## BEGIN
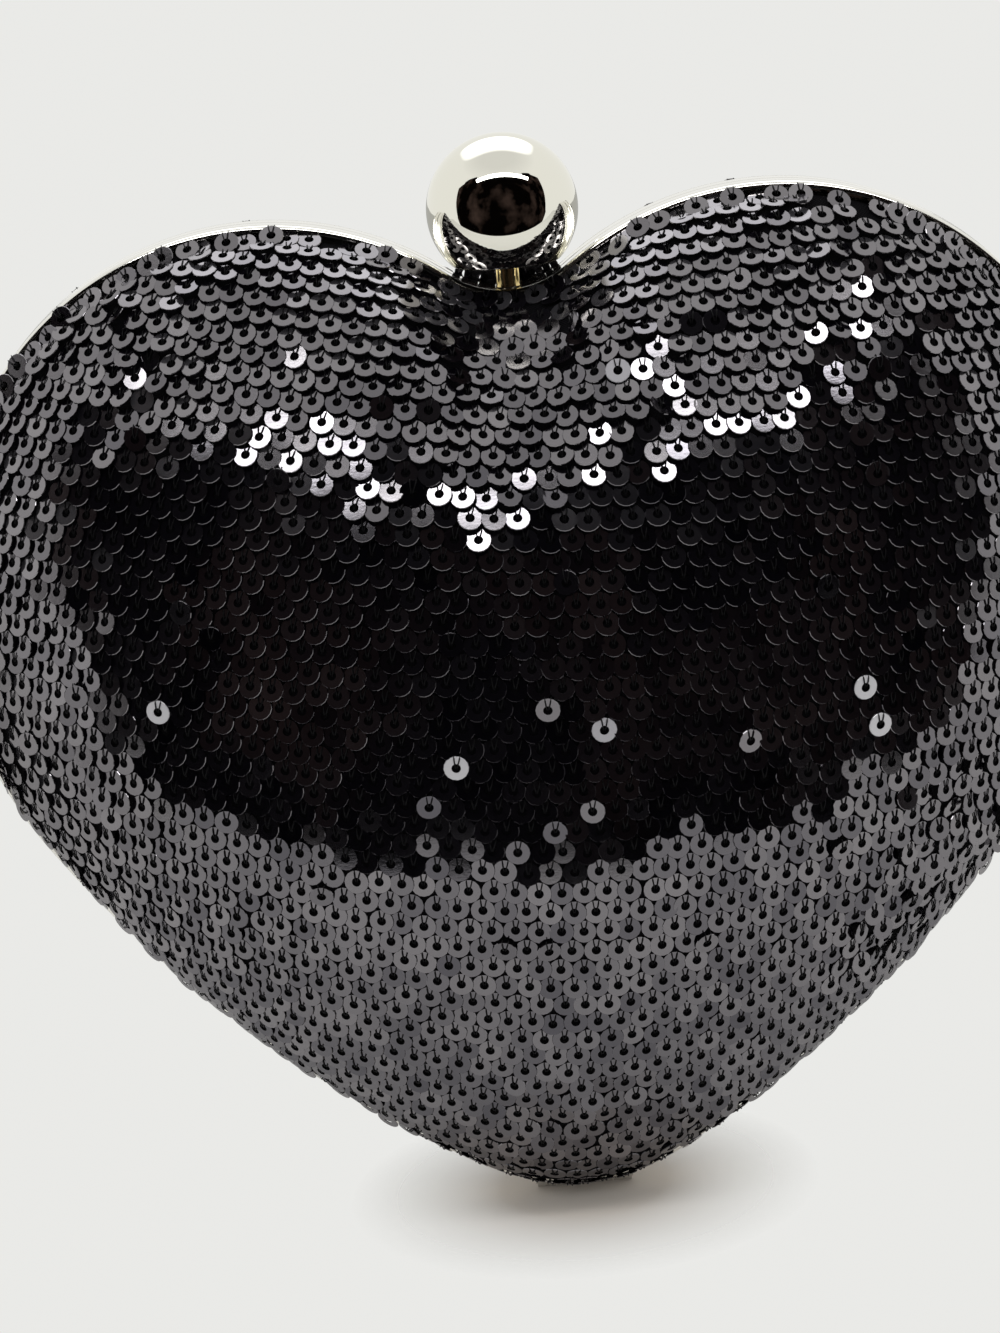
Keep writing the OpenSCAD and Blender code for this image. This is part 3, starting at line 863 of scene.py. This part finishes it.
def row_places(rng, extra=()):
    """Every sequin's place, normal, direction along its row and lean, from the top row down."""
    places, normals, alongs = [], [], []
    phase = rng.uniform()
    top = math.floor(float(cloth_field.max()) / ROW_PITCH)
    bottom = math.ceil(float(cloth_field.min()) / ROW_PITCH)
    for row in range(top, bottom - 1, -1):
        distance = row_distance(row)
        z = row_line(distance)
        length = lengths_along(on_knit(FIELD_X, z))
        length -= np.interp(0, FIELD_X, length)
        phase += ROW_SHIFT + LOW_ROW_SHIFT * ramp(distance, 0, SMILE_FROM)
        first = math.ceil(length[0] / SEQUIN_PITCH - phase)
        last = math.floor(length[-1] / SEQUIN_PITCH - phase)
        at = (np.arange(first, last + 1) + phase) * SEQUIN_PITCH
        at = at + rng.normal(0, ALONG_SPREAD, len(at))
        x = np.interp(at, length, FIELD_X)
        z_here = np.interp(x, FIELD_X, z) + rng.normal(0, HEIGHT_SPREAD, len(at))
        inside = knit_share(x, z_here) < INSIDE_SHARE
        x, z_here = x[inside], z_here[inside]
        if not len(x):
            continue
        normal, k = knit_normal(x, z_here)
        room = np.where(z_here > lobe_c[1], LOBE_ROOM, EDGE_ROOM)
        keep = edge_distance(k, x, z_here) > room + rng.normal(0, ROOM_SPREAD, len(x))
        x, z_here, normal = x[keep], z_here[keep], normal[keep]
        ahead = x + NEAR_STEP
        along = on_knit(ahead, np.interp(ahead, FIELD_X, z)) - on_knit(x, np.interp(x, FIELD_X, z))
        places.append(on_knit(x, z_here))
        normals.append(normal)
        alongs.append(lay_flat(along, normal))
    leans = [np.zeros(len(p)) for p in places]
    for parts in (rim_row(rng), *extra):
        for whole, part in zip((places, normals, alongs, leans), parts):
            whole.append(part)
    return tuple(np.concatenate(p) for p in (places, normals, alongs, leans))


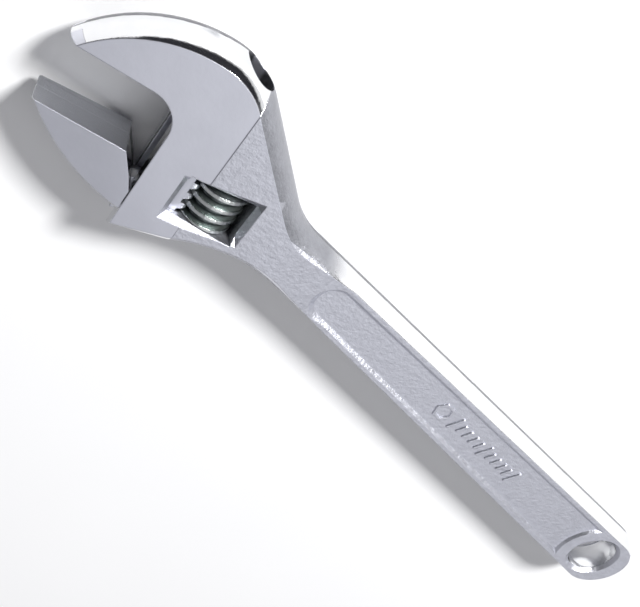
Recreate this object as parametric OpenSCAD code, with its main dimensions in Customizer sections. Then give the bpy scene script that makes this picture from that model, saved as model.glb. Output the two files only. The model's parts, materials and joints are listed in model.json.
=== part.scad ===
## END
Write the listing out again, exactly as shown above.

SOLUTION TO THIS PROBLEM -
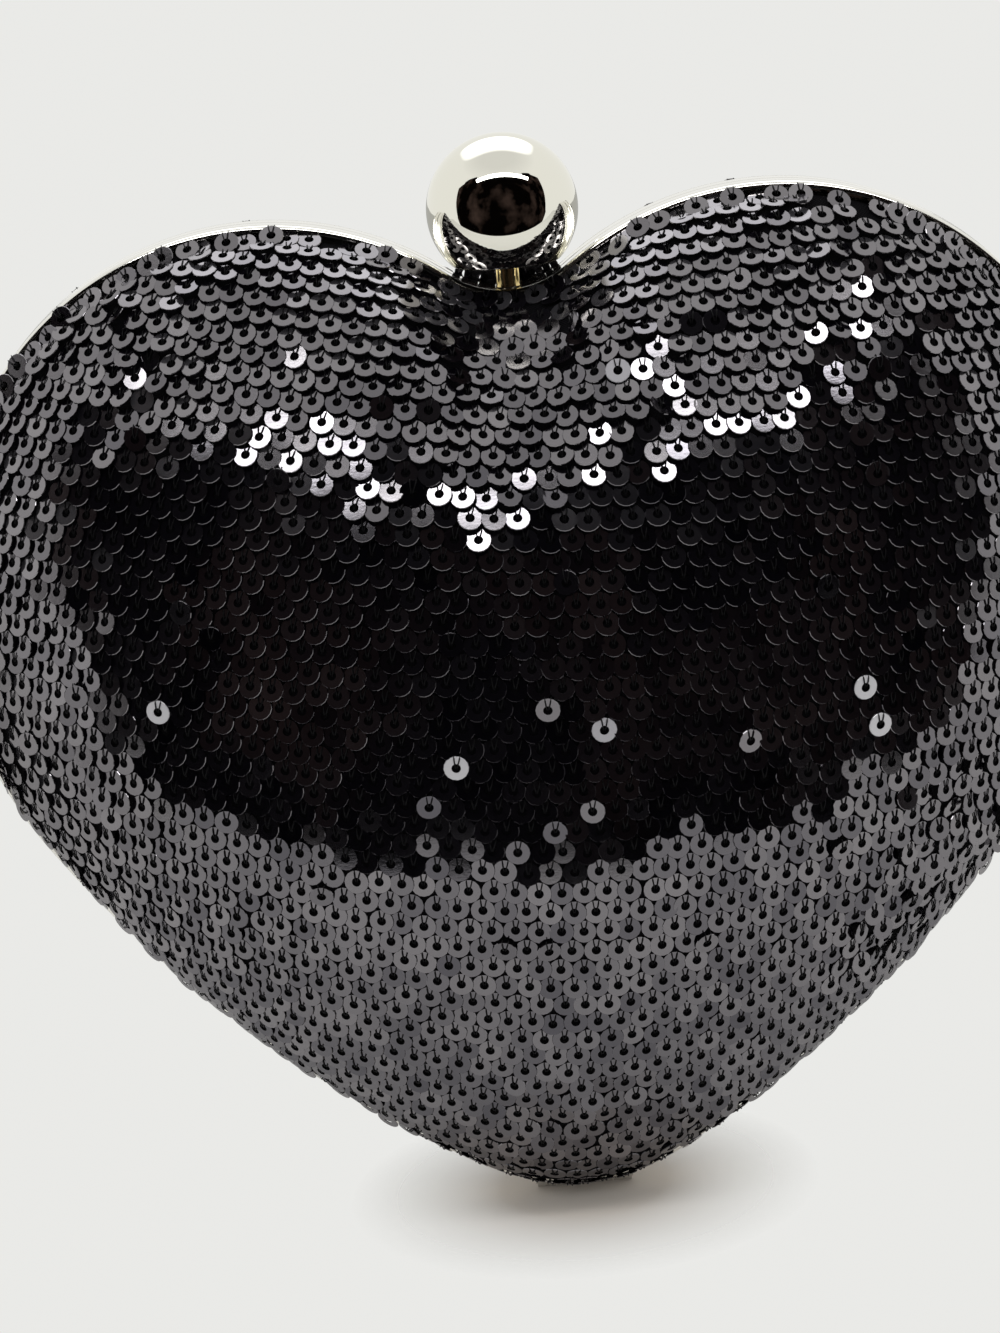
Keep writing the OpenSCAD and Blender code for this image. This is part 3, starting at line 863 of scene.py. This part finishes it.
def row_places(rng, extra=()):
    """Every sequin's place, normal, direction along its row and lean, from the top row down."""
    places, normals, alongs = [], [], []
    phase = rng.uniform()
    top = math.floor(float(cloth_field.max()) / ROW_PITCH)
    bottom = math.ceil(float(cloth_field.min()) / ROW_PITCH)
    for row in range(top, bottom - 1, -1):
        distance = row_distance(row)
        z = row_line(distance)
        length = lengths_along(on_knit(FIELD_X, z))
        length -= np.interp(0, FIELD_X, length)
        phase += ROW_SHIFT + LOW_ROW_SHIFT * ramp(distance, 0, SMILE_FROM)
        first = math.ceil(length[0] / SEQUIN_PITCH - phase)
        last = math.floor(length[-1] / SEQUIN_PITCH - phase)
        at = (np.arange(first, last + 1) + phase) * SEQUIN_PITCH
        at = at + rng.normal(0, ALONG_SPREAD, len(at))
        x = np.interp(at, length, FIELD_X)
        z_here = np.interp(x, FIELD_X, z) + rng.normal(0, HEIGHT_SPREAD, len(at))
        inside = knit_share(x, z_here) < INSIDE_SHARE
        x, z_here = x[inside], z_here[inside]
        if not len(x):
            continue
        normal, k = knit_normal(x, z_here)
        room = np.where(z_here > lobe_c[1], LOBE_ROOM, EDGE_ROOM)
        keep = edge_distance(k, x, z_here) > room + rng.normal(0, ROOM_SPREAD, len(x))
        x, z_here, normal = x[keep], z_here[keep], normal[keep]
        ahead = x + NEAR_STEP
        along = on_knit(ahead, np.interp(ahead, FIELD_X, z)) - on_knit(x, np.interp(x, FIELD_X, z))
        places.append(on_knit(x, z_here))
        normals.append(normal)
        alongs.append(lay_flat(along, normal))
    leans = [np.zeros(len(p)) for p in places]
    for parts in (rim_row(rng), *extra):
        for whole, part in zip((places, normals, alongs, leans), parts):
            whole.append(part)
    return tuple(np.concatenate(p) for p in (places, normals, alongs, leans))


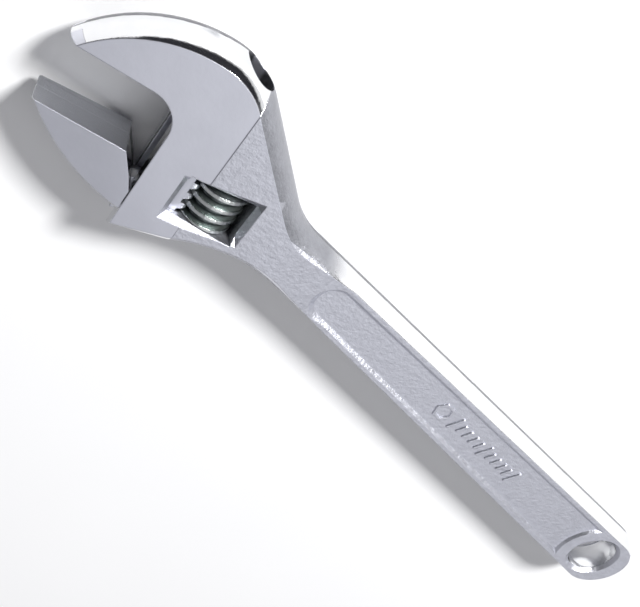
Recreate this object as parametric OpenSCAD code, with its main dimensions in Customizer sections. Then give the bpy scene script that makes this picture from that model, saved as model.glb. Output the two files only. The model's parts, materials and joints are listed in model.json.
=== part.scad ===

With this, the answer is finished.